Сама тетя Доди тоже принарядилась: на голову водрузила темно-синюю соломенную шляпу с поникшими матерчатыми цветами и надела свое лучшее платье из искусственного шелка с застежкой спереди.
– Может быть, он меня не узнал. Или просто не заметил.
– Как он мог тебя не заметить? Ты что?
– Ну мало ли…
– Прямо красавец стал, такой высокий, статный. Если идешь в политику, на внешность смотрят первым делом. Особенно на рост. Коротышек на важные посты не выбирают.
– А Маккензи Кинга
[45]
забыла?
– Я имею в виду здешних политиков, местных. Между прочим, если бы Маккензи Кинг выдвигался в наших округах, мы бы его нипочем не выбрали.
– У твоей мамы был удар. Небольшой. Она не признаётся, но я-то вижу. У меня глаз наметан. Не с ней первой такое приключается. Удар небольшой, это верно, но он может повториться – и раз, и второй. А в один прекрасный день глядишь – и хватит настоящий удар. И тогда, учти, тебе придется самой за ней ходить, как за ребенком. У меня так и было. Моя мать слегла, когда мне было десять. А умерла, когда мне стукнуло пятнадцать. И за эти пять лет чего я только с ней не натерпелась! Ее всю раздуло по-страшному, у нее была такая хворь – водянка. Один раз со «скорой» приехали, так из нее прямо ведрами откачивали.
– Что откачивали?
– Жидкость. Она старалась по силе возможности сидеть, часами просиживала в кресле, ложилась, когда делалось совсем невмоготу. А лежать надо было все время на правом боку, чтобы жидкость ей на сердце не давила. Разве это жизнь? У нее начались пролежни, мучилась она просто ужасно. И один раз утром попросила: Доди, пожалуйста, поверни меня на другой бок, не могу я больше лежать на одном, поверни хоть ненадолго, устала, мочи нет. Уж так она меня просила, умоляла. Ну, я и уступила. Взяла ее за плечи, с трудом сдвинула – она была тяжеленная, неподъемная. Повернула я ее, положила на левый бок, где сердце, – и в тот же миг она умерла. Ну и чего ты плачешь, дурочка? Я не хотела тебя расстраивать. Выходит, ты еще маленькая и глупая, если боишься слушать про жизнь.
Она смеялась надо мной, пыталась меня развеселить.

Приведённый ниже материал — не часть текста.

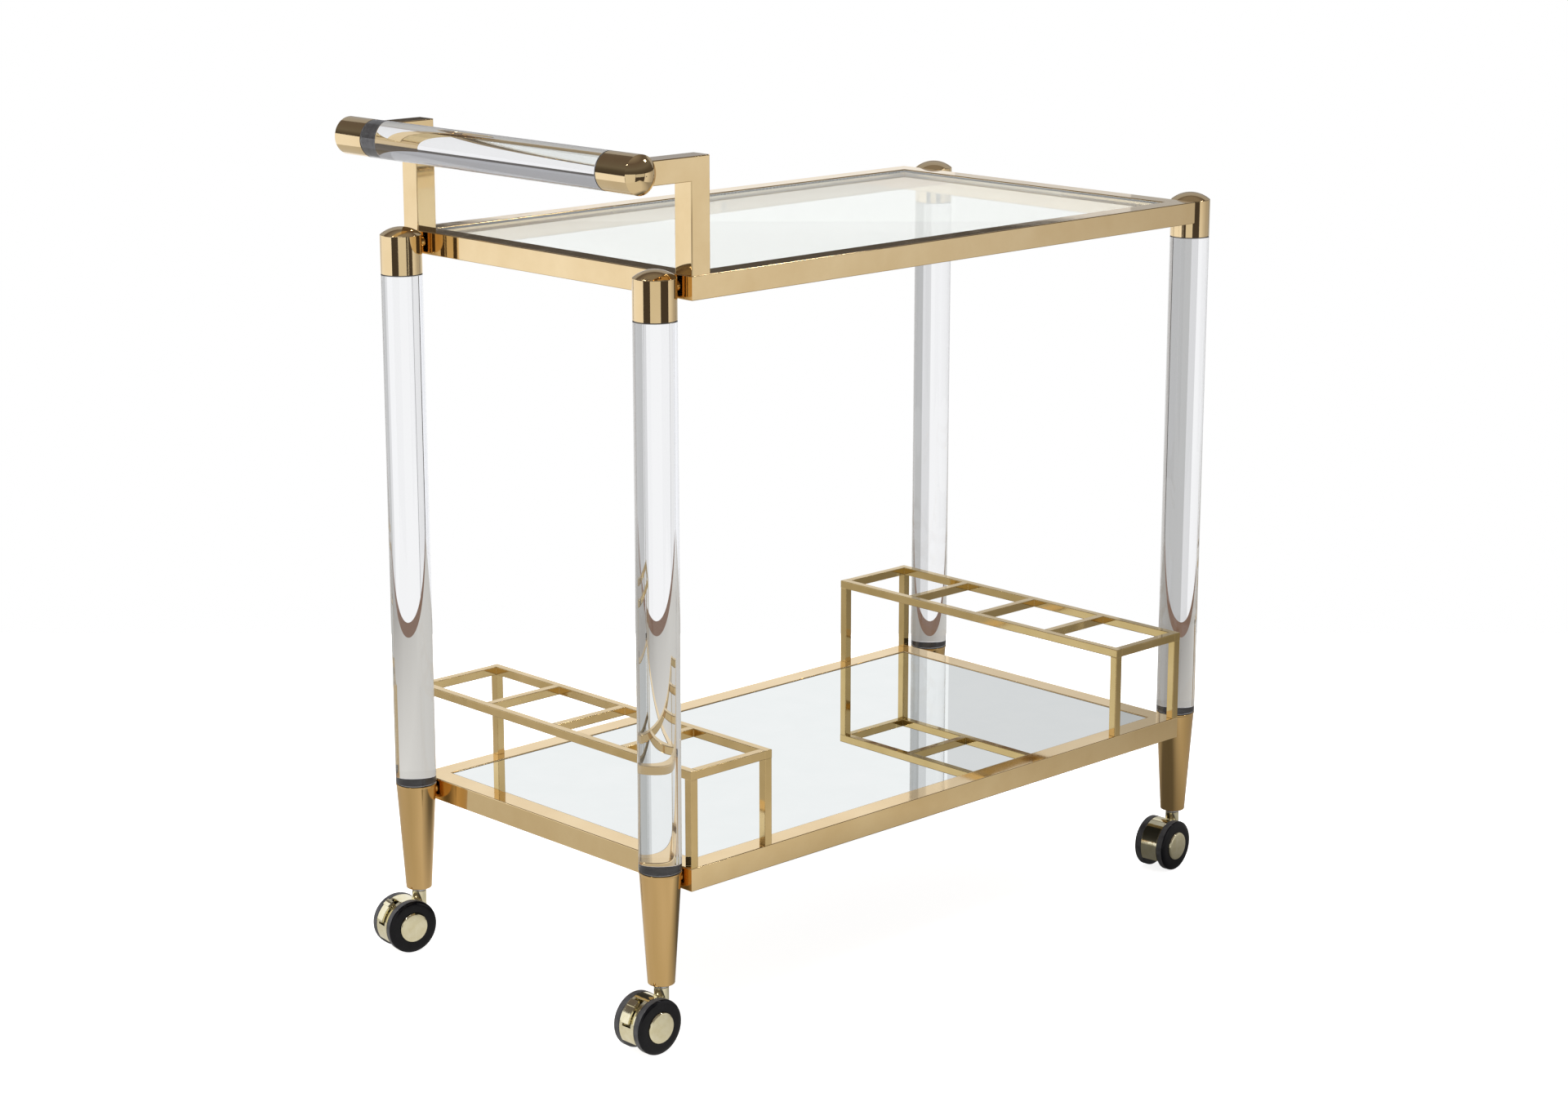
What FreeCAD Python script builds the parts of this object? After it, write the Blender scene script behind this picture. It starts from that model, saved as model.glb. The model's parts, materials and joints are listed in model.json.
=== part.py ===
"""Two-tier bar cart: clear rod posts, plated tube frames, glass top, mirror shelf, twin-wheel casters.

Millimetres.  +X is the way the cart is pushed, away from its handle, +Y is the left of the person who
pushes it, and +Z is up.  The shapes are drawn about the middle of the frames, and save() moves them so
that the origin is the bottom centre of the whole cart's bounding box, at floor level.
"""
import FreeCAD, Part
import math
import os

from FreeCAD import Vector

X_AXIS = Vector(1, 0, 0)
Y_AXIS = Vector(0, 1, 0)
Z_AXIS = Vector(0, 0, 1)

# How far a cutting shape runs past the surface it cuts, and how near two lengths count as equal
OVERCUT = 1.0
NEAR = 1e-3

# Posts, from the leg up to the domed cap
POST_SPACING_X = 698.9
POST_SPACING_Y = 345.2
POST_D = 38.1
LEG_BOTTOM_Z = 58.0
LEG_TOP_Z = 161.8
LEG_BOTTOM_D = 24.2
LEG_NECK_D = 37.2
LEG_RIM = 2.0
LEG_RIM_STEP = 0.8
LEG_TOP_ROUND = 0.5
CAP_BOTTOM_Z = 646.2
CAP_SHOULDER_Z = 681.5
DOME_RISE = 7.0
BOND_DISC = 1.0
BOND_DISC_INSET = 0.3
EDGE_ROUND = 0.8

# Frames of square tube
TUBE = 21.0
TUBE_WALL = 1.5
TUBE_CORNER = 0.9
UPPER_LENGTH = 656.4
UPPER_WIDTH = 390.8
UPPER_TOP_Z = 682.8
LOWER_LENGTH = 660.0
LOWER_WIDTH = 383.0
LOWER_TOP_Z = 162.5
SPACER_D = 10.0
STUD_D = 6.0
STUD_IN_POST = 12.0

# Shelves set into the frames
GLASS_THICKNESS = 6.0
MIRROR_THICKNESS = 5.0
BACKING_THICKNESS = 3.0
SHELF_SINK = 0.8
STRIP_WIDTH = 1.2
STRIP_DEPTH = 1.6
STRIP_SINK = 1.2
LEDGE_WIDTH = 8.0
LEDGE_THICKNESS = 2.0

# Push handle
HANDLE_D = 34.0
HANDLE_REACH = 384.6
HANDLE_ROD = 319.0
HANDLE_CAP = 36.7
HANDLE_DOME = 7.5
BRACKET_RISE = 99.5
SCREW_D = 5.0
ARM_SCREW = 16.0
ARM_BLOCK = 6.0
FOOT_BLOCK = 20.5
FOOT_SCREW = 18.5

# Bottle racks
RACK_BAR = 8.0
RACK_CORNER = 0.5
RACK_DEPTH = 96.6
RACK_TOP_Z = 251.0
RACK_DIVIDERS = 3
RACK_SCREW_D = 3.0
RACK_SCREW = 14.0

# Casters
WHEEL_D = 50.4
WHEEL_WIDTH = 8.1
WHEEL_SHOULDER = 1.8
WHEEL_BORE_CLEARANCE = 0.05
HUB_CAP_D = 28.6
HUB_CAP_PROUD = 2.0
HUB_CAP_DEPTH = 2.0
HUB_CAP_BEVEL = 1.4
HOOD_D = 50.0
HOOD_WIDTH = 18.4
HOOD_WALL = 2.4
HOOD_CHEEK = 2.6
HOOD_GAP = 0.35
HOOD_MOUTH_Z = 12.5
HOOD_NECK_FOOT_Z = 18.9
TRAIL = 16.5
NECK_D = 13.4
NECK_TOP_Z = 54.6
STEM_FOOT_GAP = 0.3
STEM_D = 8.0
STEM_BOTTOM_Z = 42.0
STEM_TOP_Z = 90.0
COLLAR_D = 12.8
SWIVEL_CLEARANCE = 0.05
AXLE_D = 6.0
AXLE_BOSS_D = 11.0
AXLE_END_GAP = 0.3

# Brake lever on the two casters at the handle end
LEVER_WIDTH = 9.6
LEVER_SLOT = 10.8
LEVER_THICKNESS = 1.8
LEVER_LIFT = 1.2
LEVER_LOW_ANGLE = 14.0
LEVER_HIGH_ANGLE = 60.0
LEVER_SLOT_LOW_ANGLE = 6.0
LEVER_SLOT_HIGH_ANGLE = 72.0
LEVER_PAD_ANGLE = 47.0
LEVER_PAD = 1.3
PIVOT_ANGLE = 58.0
PIVOT_RADIUS = 18.0
PIVOT_D = 3.0
PIVOT_BOSS_D = 6.0
LEVER_LAP = 0.2
LEVER_WEB_ANGLE = 52.0
LEVER_SLOT_CUT = 1.0
PIVOT_CLEARANCE = 0.05

# Derived places
WHEEL_R = WHEEL_D / 2
POST_R = POST_D / 2
HANDLE_Z = UPPER_TOP_Z + BRACKET_RISE - TUBE / 2
FRONT_EXTREME = POST_SPACING_X / 2 + POST_R
REAR_EXTREME = HANDLE_REACH + HANDLE_D / 2
ORIGIN_SHIFT = Vector((REAR_EXTREME - FRONT_EXTREME) / 2, 0, 0)

# Corner name, direction along X, direction along Y, caster's swivel in degrees, whether it has a brake
CORNERS = [
    ("front_left", 1, 1, 0.0, False),
    ("front_right", 1, -1, 5.5, False),
    ("rear_left", -1, 1, -8.5, True),
    ("rear_right", -1, -1, 0.0, True),
]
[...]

А я молча смотрела на ее смуглое, с резкими чертами лицо, на широко раскрытые, пылавшие горячечным огнем глаза. Голову она в тот день повязала разноцветной косынкой и внезапно показалась мне похожей на цыганку: коварная и обольстительная, она грозилась обрушить на меня тайны, справиться с которыми мне было бы тогда не по плечу.
– Мам, у тебя был удар? – спросила я угрюмо.
– Что?
– Тетя Доди говорит, что у тебя был удар.
– Да ничего подобного. Я же ей объясняла. И доктор подтвердил: не было никакого удара. А твоя тетя Доди – она все знает лучше всех. Разбирается лучше любого доктора.
– А когда-нибудь потом у тебя будет удар?
– С какой стати? У меня давление низкое, а удары случаются при высоком давлении.
– А чем-нибудь еще ты не можешь заболеть? – продолжала я допытываться. Я обрадовалась, что удар маме не грозит, и сразу успокоилась: значит, мне не придется за ней ходить, как за ребенком, мыть ее, обтирать, кормить с ложечки прямо в постели, как было у тети Доди с ее матерью. Во мне всегда сидела уверенность, что мама все решает сама и самостоятельно может выбрать, чем ей болеть. И всю ее жизнь, до последнего дня, наблюдая за происходившими в ней переменами, услышав медицинский диагноз ее недуга, я пребывала в убеждении, что она сама дала согласие, сама сделала выбор. Из каких-то своих соображений. Не знаю, что именно ею руководило. Желание порисоваться? Кого-то проучить? Или просто хотелось заставить всех теряться в догадках?